The tithe always flows upward. It is not charity, not a gift to equals, but recognition that God places authority and blessing above us. Offerings may go anywhere—missions, needs, compassion—but the tithe belongs to the greater, to God’s order.

Related:

Malachi: Robbing God or Honoring Him

Centuries later, when Israel grew lax, Malachi brought God’s charge:

Malachi 3:8–10 (NIV):
“Will a mere mortal rob God? Yet you rob me. But you ask, ‘How are we robbing you?’ In tithes and offerings. You are under a curse—your whole nation—because you are robbing me. Bring the whole tithe into the storehouse, that there may be food in my house. Test me in this,” says the Lord Almighty, “and see if I will not throw open the floodgates of heaven and pour out so much blessing that there will not be room enough to store it.”

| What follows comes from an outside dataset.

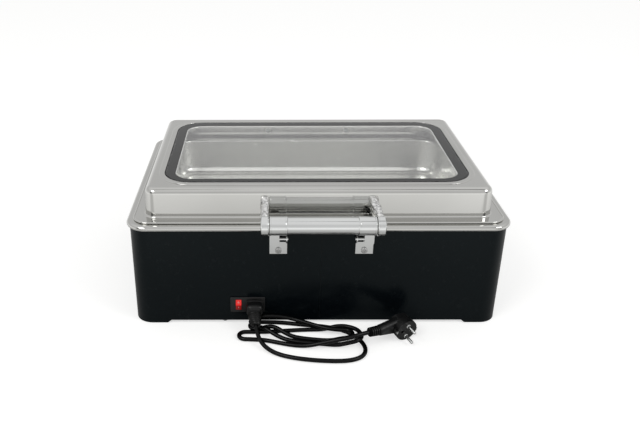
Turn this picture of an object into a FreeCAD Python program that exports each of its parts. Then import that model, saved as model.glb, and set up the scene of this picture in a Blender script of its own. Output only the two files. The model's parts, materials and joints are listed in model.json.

To withhold the tithe was to dishonor God. To bring it was to recognize His greatness and His promise.

Continuing in Abraham’s Faith

Paul reminds us in Galatians 3:7:

Galatians 3:7 (NIV):
“Understand, then, that those who have faith are children of Abraham.”

If we are Abraham’s children, we walk in his footsteps. That means honoring God with the tithe as he did, not out of compulsion, but out of faith.

Abraham gave as the lesser to the greater, and in Christ we follow the same pattern. We bring our tithe to those God has set in spiritual authority, who themselves honor those above them, until all honor flows to Christ, the High Priest in the order of Melchizedek.

Offerings can flow wherever love compels us. But the tithe belongs to the greater—to God, through His appointed order. To continue in Abraham’s faith is to embrace this divine principle: the lesser always gives to the greater.